Stefan Etgeton vs. Jochen Pimpertz
Private Krankenversicherung – einfach abschaffen?

Deutschland ist europaweit das einzige Land, das im Gesundheitswesen zweigleisig fährt. Angesichts einer alternden Gesellschaft, explodierender Kosten und der Forderung nach mehr sozialer Gerechtigkeit stellt sich die Frage: Brauchen wir ein einheitliches Versicherungssystem? Darüber streiten Stefan Etgeton und Jochen Pimpertz.

Moderation: Birgid Becker | 23.06.2018
    Gesundheitskarten verschiedener Krankenkassen liegen auf einem Tisch.
    "Privat- oder Kassenpatient?" Diese Frage wird einem bei einem Arztbesuch oft noch vor der Frage nach den Beschwerden gestellt (dpa / Jens Kalaene)
    Das deutsche Gesundheitswesen ist nicht wirklich gesund. Darüber sind sich Politiker, Experten und Bürger weitgehend einig. Es gibt zahlreiche Probleme: explodierende Kosten, eine steigende Nachfrage nach Gesundheitsleistungen, die Folgen des demografischen Wandels und nicht zuletzt die Frage nach Solidarität und sozialer Gerechtigkeit. Doch über eine mögliche Therapie gehen die Meinungen weit auseinander. Sollte das doppelte Versicherungssystem aus gesetzlichen Krankenkassen (GKV), bei denen immerhin rund 90 Prozent der Patienten Mitglied sind, und privaten Krankenversicherungen (PKV) abgeschafft werden? Über das Pro und Contra diskutieren Stefan Etgeton und Jochen Pimpertz.
    Jochen Pimpertz, Experte für Fragen der sozialen Sicherung beim Institut der deutschen Wirtschaft (IW):
    "Der größte Vorteil der privaten Krankenversicherung, wie wir sie heute kennen, ist, dass dort die Versicherten für ihre im Alter steigenden Ausgaben selber vorsorgen. In einer alternden Bevölkerung können privat Versicherte steigende Lasten nicht auf andere Generationen überwälzen. Gleichwohl ist die PKV nach heutigen Regeln kein Idealmodell. Wenn wir aber heute diskutieren, ob es die PKV abzuschaffen gilt, dann müssen wir auch nach der Alternative fragen. Und da ist bislang in der Öffentlichkeit nur eine Bürgerversicherung nach GKV-Regeln in der Diskussion. Die hat aber auch wieder ganz spezifische Probleme."

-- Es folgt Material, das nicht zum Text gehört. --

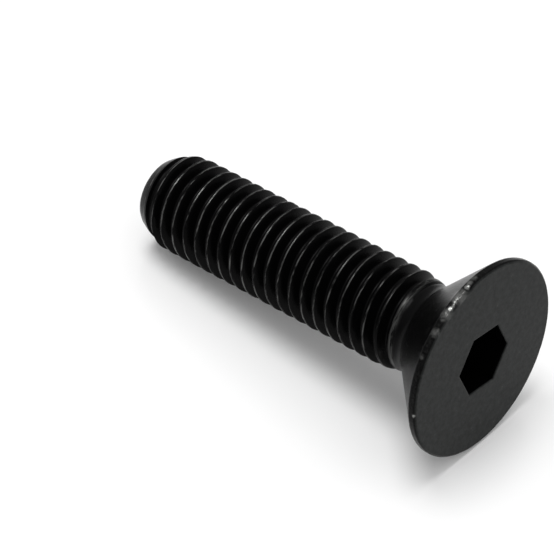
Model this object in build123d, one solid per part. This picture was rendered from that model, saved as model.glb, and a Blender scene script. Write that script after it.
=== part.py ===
"""Countersunk socket screw, M10 x 40, one piece of black steel, lying at rest on a flat surface.

The screw is worked out along its own axis, Z, with the head's face at z = 0 and the tip at z = length.
It is then laid down, so that it rests on the rim of its head and on a crest of its thread near the tip.
Millimetres. When it lies, +Z is up, the head is at the +X end and the tip at the -X end.
"""
from build123d import *

import os
from math import atan, ceil, cos, degrees, floor, pi, radians, sin, tan

# Screw as a whole
length = 39.9                    # from the head's face to the tip
thread_major_r = 4.9             # over the thread's crests
head_r = 9.85                    # over the head's rim

# Head
rim_height = 0.75                # rim between the face and the cone, with the bevel round the face
face_edge = 0.2                  # bevel round the face
cone_half_angle = radians(45)    # a 90 degree countersink

# Socket for a hexagon key
socket_flats = 6.05              # across the flats
socket_depth = 4.4               # straight depth of the flats
socket_point_angle = radians(60)  # half the angle of the cone that closes the socket
socket_mouth = 0.1               # bevel round the mouth
socket_turn = 36.5               # degrees from the top of the lying head to a corner of the hexagon

# Thread, metric coarse, right-handed, with the profile of its standard
pitch = 1.5
flank_angle = radians(30)
sharp_height = pitch / 2 / tan(flank_angle)
thread_depth = sharp_height * (1 - 1 / 8 - 1 / 6)  # an eighth is off the crests and a sixth off the roots
crest_width = pitch / 8
flank_width = thread_depth * tan(flank_angle)
root_r = thread_major_r - thread_depth
crest_on_top = 9.18              # from the face to the middle of one crest, on the top of the lying screw
patches_per_turn = 4             # each helical strip is built from this many patches a turn

# Neck under the head, as thick as the thread is at its pitch line
neck_r = thread_major_r - sharp_height * 3 / 8
neck_fillet = 1.4                # between the cone and the neck
neck_length = 1.0                # from the corner that the fillet rounds to the first of the thread's roots
cone_end = rim_height + (head_r - neck_r) / tan(cone_half_angle)
neck_end = cone_end + neck_length
root_runout = pitch * 2 / 3      # from the neck to the full depth of the roots
crest_runout = pitch * 3 / 2     # from the neck to the full height of the crests
crest_lead = pitch / 10          # the crests start to rise this much before the roots deepen

# Tip
tip_r = 3.55                     # at the very end
tip_chamfer = 2.75               # length of the cone that takes the thread down to the end
tip_start = length - tip_chamfer

# Lap of one turned shape past another, where a cut or a join goes through
lap = 0.3


def on_line(r, start, end):
    """The height at which the straight line through two (radius, height) points has the radius r."""
    share = (r - start[0]) / (end[0] - start[0])
    return start[1] + share * (end[1] - start[1])


def turned(outline):
    """A solid turned about Z from an outline of (radius, height) points."""
    return revolve(make_face(Plane.XZ * Polyline(outline, close=True)), Axis.Z)


def helical_patch(lower, upper, start, end):
    """The surface that a line between two (radius, height) points sweeps as it turns and rises.

    start and end are in turns. Each rim is a weighted curve, which follows its circle exactly, and
    the weight of one rim goes by the radius of the other, so that the patch isn't sheared.
    """
    middle = (start + end) / 2
    half = cos(pi * (end - start))
    points = []
    weights = []
    for (r, height), weight in ((lower, upper[0]), (upper, lower[0])):
        row = []
        for turn, reach in ((start, r), (middle, r / half), (end, r)):
            angle = 2 * pi * turn
            row.append(Vector(reach * cos(angle), reach * sin(angle), height + pitch * turn))
        points.append(row)
        weights.append([weight, weight * half, weight])
    return Face.make_bezier_surface(points, weights)


def helicoid_patch(r, height, start, end):
    """An end of the bar: the surface that a level line out from the axis sweeps as it turns and rises."""
    middle = (start + end) / 2
    half = cos(pi * (end - start))
    axis_row = [Vector(0, 0, height + pitch * turn) for turn in (start, middle, end)]
    rim_row = []
    for turn, reach in ((start, r), (middle, r / half), (end, r)):
        angle = 2 * pi * turn
        rim_row.append(Vector(reach * cos(angle), reach * sin(angle), height + pitch * turn))
    rim_weights = [1, half, 1]
    return Face.make_bezier_surface([axis_row, rim_row], [rim_weights, rim_weights])


def threaded_bar(low, high):
    """A bar with full thread that covers at least the heights from low to high."""
    first_crest = crest_on_top - flank_width - crest_width / 2
    skipped = ceil((first_crest + pitch - low) / pitch)
    bottom = first_crest - skipped * pitch
    turns = ceil((high - bottom) / pitch)
    top = bottom + turns * pitch
    profile = [
        (root_r, 0),
        (thread_major_r, flank_width),
        (thread_major_r, flank_width + crest_width),
        (root_r, 2 * flank_width + crest_width),
        (root_r, pitch),
    ]
    faces = []
    for patch in range(turns * patches_per_turn):
        start = patch / patches_per_turn
        end = (patch + 1) / patches_per_turn
        for (r0, z0), (r1, z1) in zip(profile, profile[1:]):
            faces.append(helical_patch((r0, bottom + z0), (r1, bottom + z1), start, end))
    for patch in range(patches_per_turn):
        start = patch / patches_per_turn
        end = (patch + 1) / patches_per_turn
        faces.append(helicoid_patch(root_r, bottom, start, end))
        faces.append(helicoid_patch(root_r, top, start, end))
    for height in (bottom, top):
        outline = [(r, 0, height + z) for r, z in profile]
        outline += [(0, 0, height + pitch), (0, 0, height)]
        faces.append(Face(Wire.make_polygon(outline, close=True)))
    return Solid(Shell(faces))


def thread():
    """The threaded bar, cut to rise out of the neck and to end in the tip's chamfer."""
    rise_start = (neck_r, neck_end - crest_lead)
    rise_end = (thread_major_r, neck_end - crest_lead + crest_runout)
    inside = neck_r - lap / 2
    outside = thread_major_r + lap
    foot = on_line(inside, rise_start, rise_end) - lap
    chamfer_start = (thread_major_r, tip_start)
    chamfer_end = (tip_r, length)
    envelope = turned([
        (0, foot),
        (inside, foot),
        (inside, foot + lap),
        (outside, on_line(outside, rise_start, rise_end)),
        (outside, on_line(outside, chamfer_start, chamfer_end)),
        (tip_r, length),
        (0, length),
    ])
    return threaded_bar(foot - lap, length + lap) & envelope


def head_and_neck():
    """The head, the neck and the plug inside the first turns, on which the roots run out."""
    tangent = neck_fillet * tan(cone_half_angle / 2)
    fillet_start = (neck_r + tangent * sin(cone_half_angle), cone_end - tangent * cos(cone_half_angle))
    fillet_end = (neck_r, cone_end + tangent)
    plug_r = root_r - lap
    plug_end = on_line(plug_r, (neck_r, neck_end), (root_r, neck_end + root_runout))
    with BuildSketch(Plane.XZ) as outline:
        with BuildLine():
            Polyline((0, 0), (head_r - face_edge, 0), (head_r, face_edge), (head_r, rim_height), fillet_start)
            Bezier(fillet_start, (neck_r, cone_end), fillet_end)
            Polyline(fillet_end, (neck_r, neck_end), (plug_r, plug_end), (0, plug_end), (0, 0))
        make_face()
    return revolve(outline.sketch, Axis.Z)


def socket():
    """The hollow for a hexagon key, with the shallow cone that closes it."""
    flats = RegularPolygon(socket_flats / 2, 6, major_radius=False, rotation=socket_turn)
    point = socket_flats / 2 / tan(socket_point_angle)
    cone = Cone(socket_flats / 2, 0, point, align=(Align.CENTER, Align.CENTER, Align.MIN))
    return extrude(flats, socket_depth) + Pos(0, 0, socket_depth) * cone


def screw():
    """The whole screw, along Z."""
    body = head_and_neck() + thread() - socket()
    face = body.faces().filter_by(Plane.XY).sort_by(Axis.Z)[0]
    return chamfer(face.inner_wires()[0].edges(), socket_mouth)


def lying(body):
    """The screw at rest, on its head's rim and on the crest underneath that lifts its tip the most."""
    crest_underneath = crest_on_top + pitch / 2
    crests_on = floor((tip_start + crest_width / 2 - crest_underneath) / pitch)
    last_crest = crest_underneath + crests_on * pitch
    end_of_last = min(last_crest + crest_width / 2, tip_start)
    start_of_next = last_crest + pitch - crest_width / 2
    next_r = thread_major_r - (start_of_next - tip_start) * (thread_major_r - tip_r) / tip_chamfer
    slope_on_last = (head_r - thread_major_r) / (end_of_last - rim_height)
    slope_on_next = (head_r - next_r) / (start_of_next - rim_height)
    tilt = atan(min(slope_on_last, slope_on_next))
    body = Rot(0, -90 - degrees(tilt), 0) * body
    box = body.bounding_box()
    return Pos(-box.center().X, -box.center().Y, -box.min.Z) * body


os.makedirs("parts", exist_ok=True)
countersunk_socket_screw = lying(screw())
export_step(countersunk_socket_screw, "parts/countersunk_socket_screw.step")
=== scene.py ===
"""Countersunk socket screw, M10 x 40, in black oxide steel, lying on a pale floor.

The screw is modelled upright in millimetres, with its face at z = 0 and its tip at z = length, as on
its drawing. The lying matrix then turns it over and brings it to metres, where it lies on the rim of its
head and on a crest of its thread.
"""

from math import atan, atan2, ceil, cos, floor, pi, radians, sin, sqrt, tan

import bmesh
import bpy
from mathutils import Matrix, Vector, noise


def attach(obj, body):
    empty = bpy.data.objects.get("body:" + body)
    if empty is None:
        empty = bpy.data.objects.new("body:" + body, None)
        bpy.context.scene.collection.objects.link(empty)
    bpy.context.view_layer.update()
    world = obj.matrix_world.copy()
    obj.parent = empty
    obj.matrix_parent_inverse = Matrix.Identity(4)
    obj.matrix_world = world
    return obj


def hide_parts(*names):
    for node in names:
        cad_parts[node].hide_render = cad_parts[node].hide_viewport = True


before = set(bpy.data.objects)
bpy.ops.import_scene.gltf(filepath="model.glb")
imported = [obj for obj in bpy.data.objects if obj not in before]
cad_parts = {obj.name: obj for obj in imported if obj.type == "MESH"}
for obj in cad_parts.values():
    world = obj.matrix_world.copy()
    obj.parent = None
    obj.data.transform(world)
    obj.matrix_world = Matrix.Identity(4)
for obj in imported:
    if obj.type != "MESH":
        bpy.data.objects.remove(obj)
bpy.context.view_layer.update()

# Screw as a whole
length = 39.9                    # from the head's face to the tip
thread_major_r = 4.9             # over the thread's crests
head_r = 9.85                    # over the head's rim

# Head
rim_height = 0.75                # rim between the face and the cone, with the bevel round the face
face_edge = 0.2                  # bevel round the face
edge_round = 0.06                # rounding of the bevel's two edges
rim_round = 0.12                 # rounding between the rim and the cone
cone_angle = radians(45)         # half of a 90 degree countersink
head_steps = 480                 # faces round the head
face_rings = (4.4, 6.5, 8.5, 8.9, 9.15, 9.35, 9.48)  # closer near the rim, where the dents are
support = 0.04                   # from a rounded edge to the ring that holds its faces flat
pole_r = 0.05                    # of the small face that closes a cone or a flat end

# Unevenness of the rim, as it was forged and trimmed
rim_wave = 0.01                  # slow, round the rim
rim_grain = 0.012                # fine
knocked_width = 0.6              # how far in from the outside the knocks reach
knocked_height = 0.5             # and how far along the cone

# Dents in the rim: degrees round from the top, height from the face, reach and depth
rim_dents = (
    (349.0, 0.05, 0.50, 0.12),
    (344.5, 0.05, 0.35, 0.06),
    (338.3, 0.05, 0.45, 0.12),
    (334.5, 0.20, 0.50, 0.09),
    (331.0, 0.30, 0.30, 0.05),
    (321.0, 0.30, 0.40, 0.05),
    (304.5, 0.70, 0.40, 0.06),
    (270.0, 0.10, 0.30, 0.06),
    (118.0, 0.15, 0.40, 0.05),
    (62.0, 0.70, 0.35, 0.05),
    (205.0, 0.65, 0.30, 0.04),
)

# Places where the rim is rubbed: degrees round from the top, height from the face, reach and how bare
rim_rubs = (
    (356.0, 0.62, 0.60, 0.50),
    (352.0, 0.55, 0.50, 0.60),
    (342.0, 0.42, 1.30, 0.62),
    (330.0, 0.35, 1.00, 0.55),
    (319.0, 0.35, 0.80, 0.50),
    (304.5, 0.60, 0.40, 0.50),
    (348.8, 0.40, 0.36, 1.00),
    (345.3, 0.50, 0.30, 0.60),
    (343.0, 0.46, 0.30, 0.45),
    (340.5, 0.42, 0.30, 0.90),
    (338.2, 0.29, 0.28, 0.95),
    (335.6, 0.25, 0.26, 1.10),
    (333.8, 0.31, 0.30, 1.15),
    (330.6, 0.42, 0.42, 0.50),
    (326.7, 0.29, 0.42, 0.50),
    (320.6, 0.24, 0.36, 0.55),
    (270.0, 0.10, 0.27, 1.30),
    (205.0, 0.60, 0.35, 0.60),
    (118.0, 0.15, 0.35, 0.60),
    (62.0, 0.68, 0.35, 0.60),
)

# Socket for a hexagon key
socket_flats = 6.05              # across the flats
socket_depth = 4.4               # straight depth of the flats
socket_point_angle = radians(60)  # half the angle of the cone that closes the socket
socket_mouth = 0.1               # bevel round the mouth
socket_turn = radians(36.5)      # from the top of the lying head to a corner of the hexagon

# Thread, metric coarse, right-handed
pitch = 1.5
flank_angle = radians(30)
sharp_height = pitch * sqrt(3) / 2
root_r = thread_major_r - sharp_height * (1 - 1 / 8 - 1 / 6)
root_round = sharp_height / 6
crest_width = pitch / 8
crest_round = 0.1                # rounding of the crest's two edges
crest_on_top = 9.18              # from the face to the middle of one crest, on the top of the lying screw
turn_steps = 120                 # faces in a turn
arc_steps = 3                    # faces across each rounding of the profile
weld = 0.005                     # turns of the thread are joined where they are closer than this

# Unevenness of the crests, as they were rolled and rubbed
crest_band = 0.12                # how far down from the crest it reaches
crest_wave = 0.012               # what the crests lose on the whole, here more and there less
crest_knock = 0.09               # and what a knock takes off them besides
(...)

    Stefan Etgeton, Gesundheitsexperte der Bertelsmann-Stiftung:
    "Es wird ja immer behauptet, Deutschland hätte das beste Gesundheitssystem der Welt. Wenn man sich mal die Zahlen anschaut und internationale Vergleiche, dann sieht man, wir zahlen relativ viel, das ist in der Tat so, aber hinsichtlich der Leistungen und der Qualität ist Deutschland eher Mittelmaß. Das heißt, da gibt es wesentlich bessere Gesundheitssysteme. Insofern gibt’s da tatsächlich ein Problem, ein Steuerungsproblem, ein Verbesserungsproblem. Meine These ist allerdings, dass wir diese Steuerungsprobleme leichter lösen können, wenn wir in einem einheitlichen Versicherungsmarkt sind. Und das heißt nicht eine Einheitsversicherung, sondern das heißt mehrere Krankenversicherungen, die im Wettbewerb stehen, aber zu gleichen Regeln. (…) Hinzu kommt, dass die Existenz der privaten Krankenversicherung dieses gesetzliche System auch tatsächlich schädigt."